### Dataset content
-------
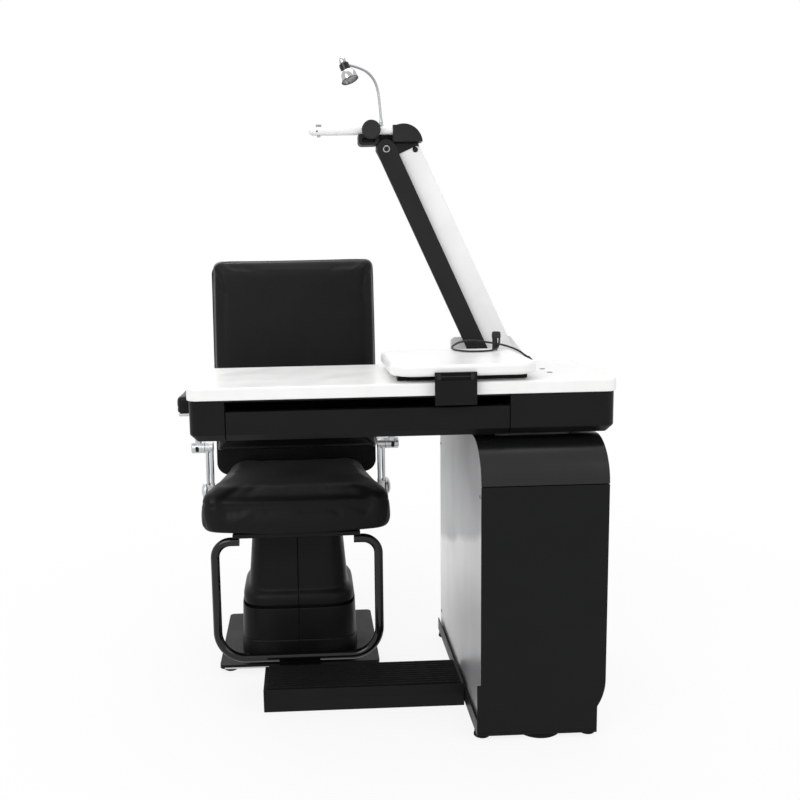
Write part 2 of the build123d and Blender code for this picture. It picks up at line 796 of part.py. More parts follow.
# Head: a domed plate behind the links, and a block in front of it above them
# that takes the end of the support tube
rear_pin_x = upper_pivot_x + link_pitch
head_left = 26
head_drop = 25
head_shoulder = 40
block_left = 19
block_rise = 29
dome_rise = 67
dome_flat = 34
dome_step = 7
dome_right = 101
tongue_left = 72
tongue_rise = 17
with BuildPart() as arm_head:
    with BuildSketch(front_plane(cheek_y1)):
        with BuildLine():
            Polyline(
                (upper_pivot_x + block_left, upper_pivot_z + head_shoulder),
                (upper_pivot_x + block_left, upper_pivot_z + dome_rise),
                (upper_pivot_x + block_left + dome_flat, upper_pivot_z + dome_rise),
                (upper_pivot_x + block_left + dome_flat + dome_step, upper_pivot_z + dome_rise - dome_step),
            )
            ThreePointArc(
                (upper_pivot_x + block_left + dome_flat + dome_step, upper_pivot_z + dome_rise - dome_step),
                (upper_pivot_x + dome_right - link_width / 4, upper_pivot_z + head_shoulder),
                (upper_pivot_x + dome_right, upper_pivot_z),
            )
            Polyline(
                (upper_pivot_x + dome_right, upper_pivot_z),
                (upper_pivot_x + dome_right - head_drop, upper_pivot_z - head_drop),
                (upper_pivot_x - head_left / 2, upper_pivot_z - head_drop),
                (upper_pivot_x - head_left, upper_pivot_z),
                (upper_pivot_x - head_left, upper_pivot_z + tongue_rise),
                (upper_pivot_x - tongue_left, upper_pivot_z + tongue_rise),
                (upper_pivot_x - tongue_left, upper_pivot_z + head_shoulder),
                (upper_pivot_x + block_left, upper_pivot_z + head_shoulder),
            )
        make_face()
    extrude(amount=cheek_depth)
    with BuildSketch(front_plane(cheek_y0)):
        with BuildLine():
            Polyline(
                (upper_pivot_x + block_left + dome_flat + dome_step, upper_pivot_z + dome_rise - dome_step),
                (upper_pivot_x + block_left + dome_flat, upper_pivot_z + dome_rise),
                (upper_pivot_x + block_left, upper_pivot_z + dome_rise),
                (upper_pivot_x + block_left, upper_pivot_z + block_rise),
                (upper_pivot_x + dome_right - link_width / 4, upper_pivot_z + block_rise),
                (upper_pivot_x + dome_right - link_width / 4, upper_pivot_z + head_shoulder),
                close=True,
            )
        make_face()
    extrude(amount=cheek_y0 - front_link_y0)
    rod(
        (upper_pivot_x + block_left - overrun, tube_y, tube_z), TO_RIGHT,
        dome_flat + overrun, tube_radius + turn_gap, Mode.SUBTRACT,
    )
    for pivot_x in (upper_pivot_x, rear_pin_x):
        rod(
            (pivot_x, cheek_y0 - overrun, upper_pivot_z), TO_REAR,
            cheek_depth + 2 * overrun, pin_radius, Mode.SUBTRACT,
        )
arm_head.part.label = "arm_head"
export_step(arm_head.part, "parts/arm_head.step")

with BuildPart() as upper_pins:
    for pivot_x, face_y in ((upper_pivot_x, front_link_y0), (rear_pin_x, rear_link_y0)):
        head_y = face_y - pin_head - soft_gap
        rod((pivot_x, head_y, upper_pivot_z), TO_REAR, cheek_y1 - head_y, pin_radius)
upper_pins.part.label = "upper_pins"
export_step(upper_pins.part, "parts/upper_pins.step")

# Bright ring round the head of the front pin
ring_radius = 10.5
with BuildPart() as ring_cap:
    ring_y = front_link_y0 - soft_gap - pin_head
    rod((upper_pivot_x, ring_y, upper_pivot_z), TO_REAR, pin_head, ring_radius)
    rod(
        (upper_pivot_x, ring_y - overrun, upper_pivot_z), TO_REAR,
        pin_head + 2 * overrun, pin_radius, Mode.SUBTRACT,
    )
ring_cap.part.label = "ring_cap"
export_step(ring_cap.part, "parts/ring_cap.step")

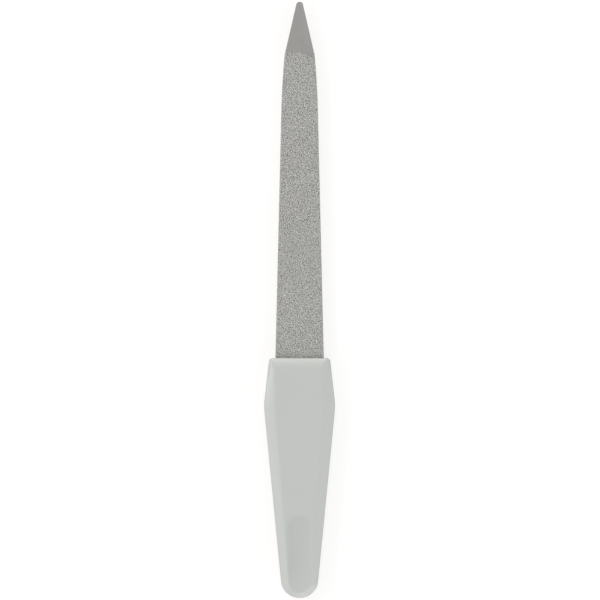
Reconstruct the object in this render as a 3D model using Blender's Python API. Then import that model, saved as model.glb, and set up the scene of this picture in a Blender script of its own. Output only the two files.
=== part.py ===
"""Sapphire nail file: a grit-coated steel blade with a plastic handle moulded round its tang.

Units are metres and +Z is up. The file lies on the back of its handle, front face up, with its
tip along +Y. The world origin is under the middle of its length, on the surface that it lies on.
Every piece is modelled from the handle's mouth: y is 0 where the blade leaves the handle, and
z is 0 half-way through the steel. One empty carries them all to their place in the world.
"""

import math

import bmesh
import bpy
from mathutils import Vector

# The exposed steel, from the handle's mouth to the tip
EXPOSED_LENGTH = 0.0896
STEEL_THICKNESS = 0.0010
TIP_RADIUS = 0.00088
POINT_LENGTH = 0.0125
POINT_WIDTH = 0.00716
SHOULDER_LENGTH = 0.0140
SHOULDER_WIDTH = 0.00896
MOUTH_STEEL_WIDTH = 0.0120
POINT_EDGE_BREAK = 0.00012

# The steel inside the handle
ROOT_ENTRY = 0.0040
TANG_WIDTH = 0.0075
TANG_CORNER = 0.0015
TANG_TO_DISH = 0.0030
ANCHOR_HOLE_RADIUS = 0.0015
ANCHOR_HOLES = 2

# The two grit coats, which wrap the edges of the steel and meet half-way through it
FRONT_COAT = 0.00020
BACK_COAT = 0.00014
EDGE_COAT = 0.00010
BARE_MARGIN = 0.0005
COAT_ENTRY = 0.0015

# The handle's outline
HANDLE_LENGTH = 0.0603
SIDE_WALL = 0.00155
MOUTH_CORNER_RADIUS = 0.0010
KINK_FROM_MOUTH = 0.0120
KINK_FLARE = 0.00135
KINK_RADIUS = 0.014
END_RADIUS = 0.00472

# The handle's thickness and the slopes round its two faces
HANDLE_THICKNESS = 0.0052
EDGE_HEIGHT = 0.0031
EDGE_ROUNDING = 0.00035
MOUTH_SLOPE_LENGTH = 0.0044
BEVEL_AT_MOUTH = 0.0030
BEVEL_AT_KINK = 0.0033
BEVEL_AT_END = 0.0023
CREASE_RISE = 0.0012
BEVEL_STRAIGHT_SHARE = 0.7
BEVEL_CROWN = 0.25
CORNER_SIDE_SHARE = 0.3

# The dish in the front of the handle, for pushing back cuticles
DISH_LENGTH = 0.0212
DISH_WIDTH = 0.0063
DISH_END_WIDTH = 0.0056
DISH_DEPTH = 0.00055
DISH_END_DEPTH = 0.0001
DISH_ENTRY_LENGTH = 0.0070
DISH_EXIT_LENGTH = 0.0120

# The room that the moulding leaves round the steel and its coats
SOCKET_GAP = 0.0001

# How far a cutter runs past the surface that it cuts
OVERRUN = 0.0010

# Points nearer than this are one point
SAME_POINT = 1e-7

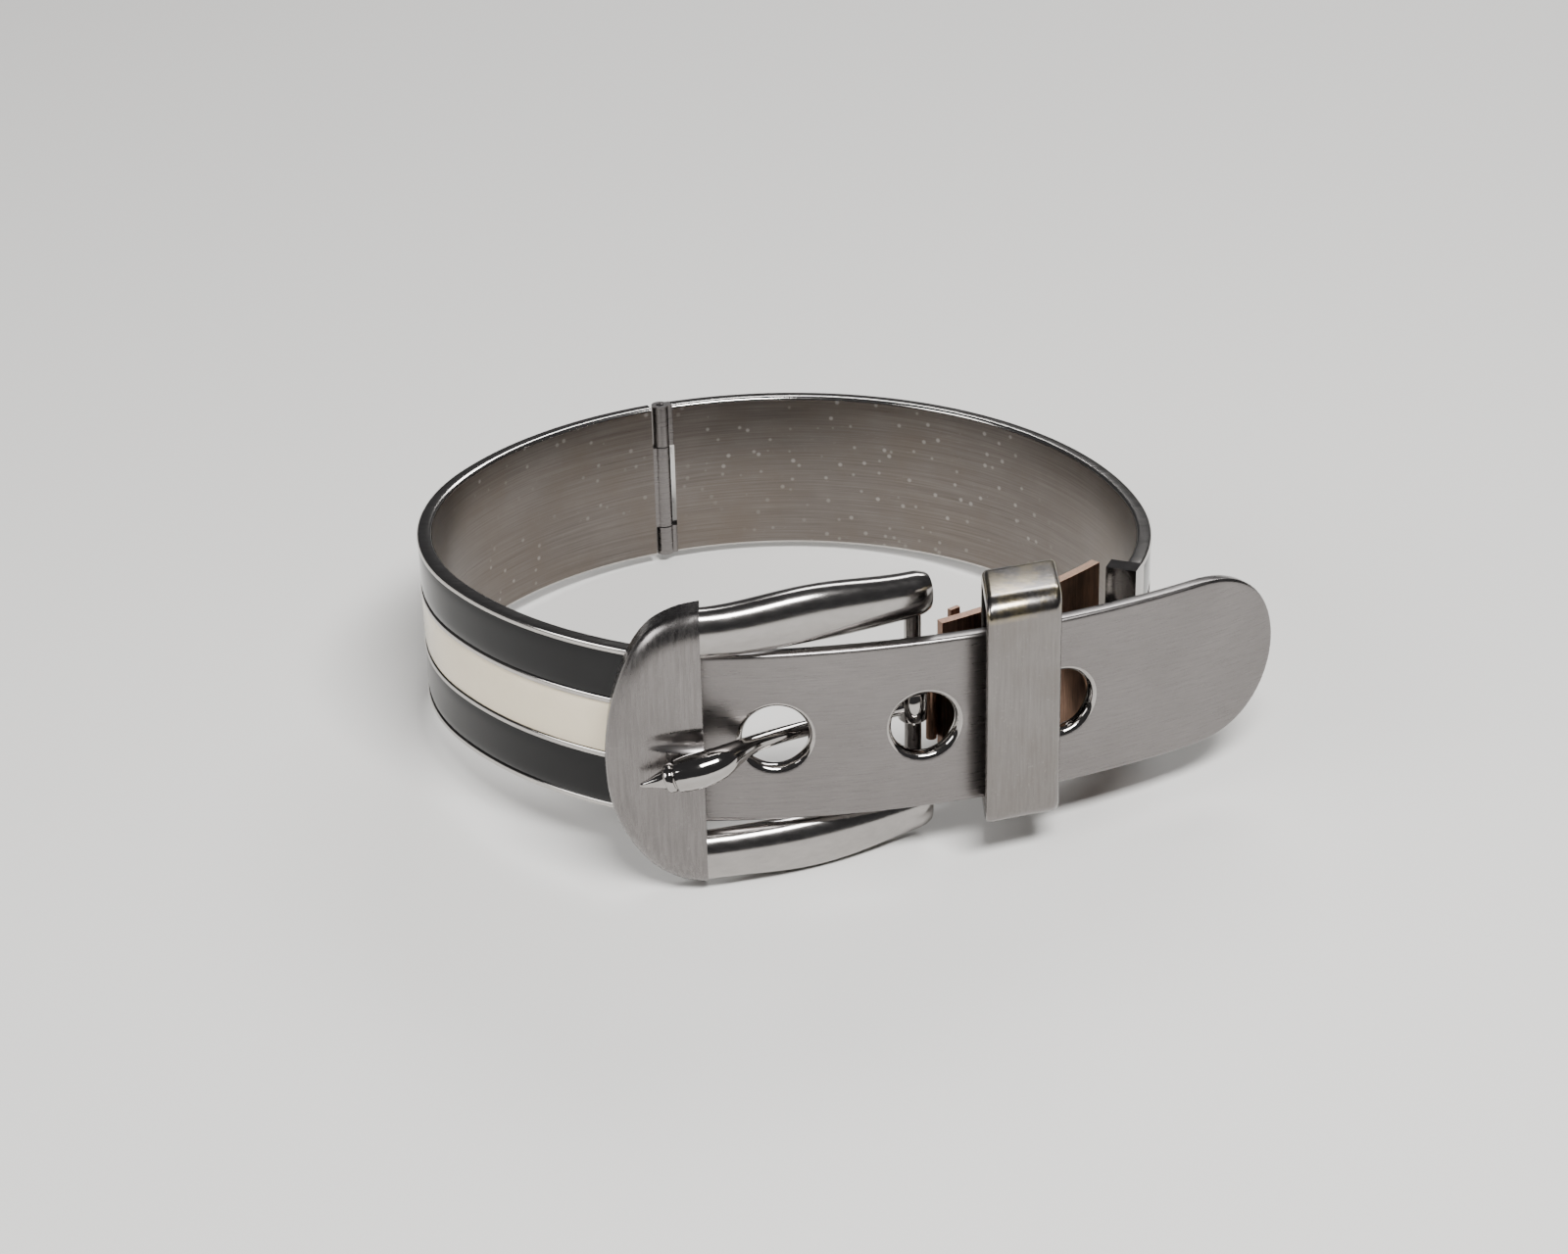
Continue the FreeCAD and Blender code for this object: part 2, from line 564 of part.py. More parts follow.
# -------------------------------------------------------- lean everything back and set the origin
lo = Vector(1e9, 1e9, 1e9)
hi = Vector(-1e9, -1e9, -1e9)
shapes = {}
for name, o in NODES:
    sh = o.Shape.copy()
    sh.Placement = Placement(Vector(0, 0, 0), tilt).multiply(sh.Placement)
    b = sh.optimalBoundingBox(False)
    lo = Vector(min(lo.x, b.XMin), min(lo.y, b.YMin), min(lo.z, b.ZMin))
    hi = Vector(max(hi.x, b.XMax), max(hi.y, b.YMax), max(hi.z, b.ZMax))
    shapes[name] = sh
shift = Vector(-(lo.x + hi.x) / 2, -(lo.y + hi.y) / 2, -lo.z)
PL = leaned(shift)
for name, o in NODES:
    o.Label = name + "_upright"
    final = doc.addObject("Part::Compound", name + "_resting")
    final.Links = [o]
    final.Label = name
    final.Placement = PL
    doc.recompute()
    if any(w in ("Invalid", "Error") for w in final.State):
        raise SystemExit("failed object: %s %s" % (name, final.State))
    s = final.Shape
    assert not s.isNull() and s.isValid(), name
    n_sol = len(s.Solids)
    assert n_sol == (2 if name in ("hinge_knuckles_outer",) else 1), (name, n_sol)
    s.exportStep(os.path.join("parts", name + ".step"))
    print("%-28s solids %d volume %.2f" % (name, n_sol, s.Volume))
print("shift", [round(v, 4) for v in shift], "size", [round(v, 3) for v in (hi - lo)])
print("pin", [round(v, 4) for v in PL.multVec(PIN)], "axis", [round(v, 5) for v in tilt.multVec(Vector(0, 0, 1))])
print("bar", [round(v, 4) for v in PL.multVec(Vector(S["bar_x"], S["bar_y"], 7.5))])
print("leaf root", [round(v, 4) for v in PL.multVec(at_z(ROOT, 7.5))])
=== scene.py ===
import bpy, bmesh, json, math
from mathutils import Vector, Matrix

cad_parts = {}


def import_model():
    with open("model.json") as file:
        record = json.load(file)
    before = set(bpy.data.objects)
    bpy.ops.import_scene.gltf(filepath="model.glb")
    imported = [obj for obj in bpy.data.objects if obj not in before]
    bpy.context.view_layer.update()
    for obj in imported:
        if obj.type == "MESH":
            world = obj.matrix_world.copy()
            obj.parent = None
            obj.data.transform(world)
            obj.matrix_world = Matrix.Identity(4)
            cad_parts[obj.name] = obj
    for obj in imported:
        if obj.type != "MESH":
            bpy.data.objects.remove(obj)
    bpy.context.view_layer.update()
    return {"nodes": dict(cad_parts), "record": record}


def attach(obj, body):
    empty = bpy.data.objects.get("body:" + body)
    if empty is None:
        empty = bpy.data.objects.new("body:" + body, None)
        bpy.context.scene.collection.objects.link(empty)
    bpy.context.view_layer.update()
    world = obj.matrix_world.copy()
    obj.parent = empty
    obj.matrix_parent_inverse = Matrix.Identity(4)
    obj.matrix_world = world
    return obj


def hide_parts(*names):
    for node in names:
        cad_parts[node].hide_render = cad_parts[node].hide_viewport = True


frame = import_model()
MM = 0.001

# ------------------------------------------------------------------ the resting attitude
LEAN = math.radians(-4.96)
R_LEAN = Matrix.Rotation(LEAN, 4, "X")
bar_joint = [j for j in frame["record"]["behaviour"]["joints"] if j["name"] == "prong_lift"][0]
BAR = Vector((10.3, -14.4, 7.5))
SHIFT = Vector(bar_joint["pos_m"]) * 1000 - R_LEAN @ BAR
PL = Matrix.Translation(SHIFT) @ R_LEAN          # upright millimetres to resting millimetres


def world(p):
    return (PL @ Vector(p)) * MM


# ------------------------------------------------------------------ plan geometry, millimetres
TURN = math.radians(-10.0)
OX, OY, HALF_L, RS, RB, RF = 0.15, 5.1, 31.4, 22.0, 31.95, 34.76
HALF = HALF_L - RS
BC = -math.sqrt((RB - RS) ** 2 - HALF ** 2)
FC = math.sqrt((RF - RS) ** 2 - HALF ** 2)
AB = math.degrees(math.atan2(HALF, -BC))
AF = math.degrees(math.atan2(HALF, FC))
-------
### Direction
Read the data above and pull out each line that holds the string "names".

### Output
def hide_parts(*names):
    for node in names:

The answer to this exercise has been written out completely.